Dalam kehidupan para rahib dan rubiah ada waktu vigili. Saat itu kami berdoa sebelum fajar datang, sebelum cahaya mentari tiba. Bumi gelap dan sunyi, namun kami penuh harapan bangun dari tidur, tanpa kata mempersiapkan diri berdoa dan meditasi dalam komunitas. Kami menanti Tuhan yang datang dan selalu datang seperti matahari. Semangat menanti kedatangan Tuhan tidak hanya di saat vigili, tetapi kami usahakan juga dalam kegiatan harian lainnya, untuk menyadari semua cara Tuhan datang kepada kita. Hanya mereka yang memiliki iman yang dalam yang mampu menyadari kehadiran Tuhan yang seringkali dengan cara yang tidak terduga.
Dalam masa Adven, Gereja juga mengajak kita untuk menyadari kerinduan akan Tuhan di kedalaman diri kita, yang mungkin kita abaikan. Kita diundang untuk melihat kembali kehidupan kita. Apakah kita telah mempersiapkan tempat bagi Kristus agar Ia dapat hadir dalam hidup kita untuk membimbing kita, membawa terang atas kegelapan hidup kita, kedamaian untuk kekacauan hati kita, harapan untuk keputusasaan diri kita?
Pepohonan tanpa helai daun menatap diri apa adanya. Keterpesonaan setiap mata telah berlalu jauh dari dirinya. Kini saat memperbaharui diri dalam hening. Hingga helaian dedaunan baru bertunas, tuk menyambut sinar mentari. Pepohonan tanpa helai daun di musim dingin adalah ‘saat hening’ bagi pepohonan, saat ‘memperbaharui diri’ hingga dedaunan baru muncul bersama bunga di musim semi.

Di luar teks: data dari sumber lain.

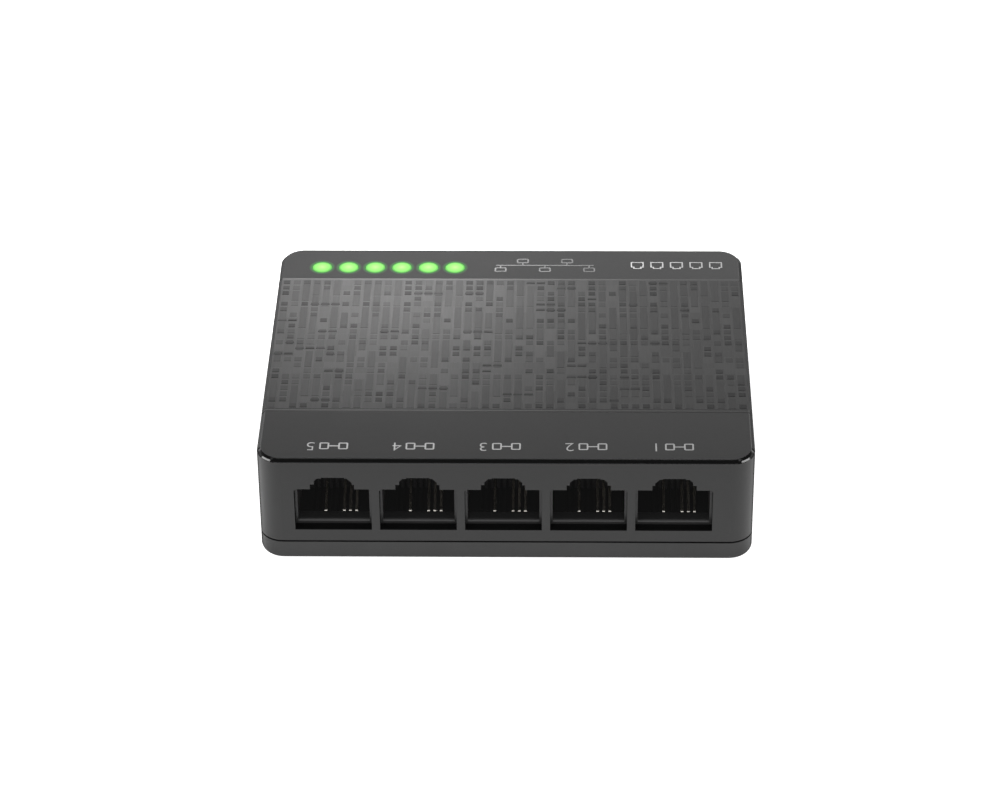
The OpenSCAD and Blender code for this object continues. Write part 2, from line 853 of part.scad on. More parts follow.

Masa Adven juga bisa kita maknai sebagai masa ‘hening’, ketika kita memperbaharui diri secara khusus, selama empat pekan, dengan mendengarkan suara-Nya dalam doa, dalam keheningan batin kita. Hingga Natal nanti, kita menjadi ‘baru’ untuk menyambut dan merayakan kelahiran Kristus Sang Juru Penyelamat Dunia.
Selamat menjalani masa Adven!
*Penulis adalah Rahib-Imam di Biara Mount St. Joseph-Irlandia.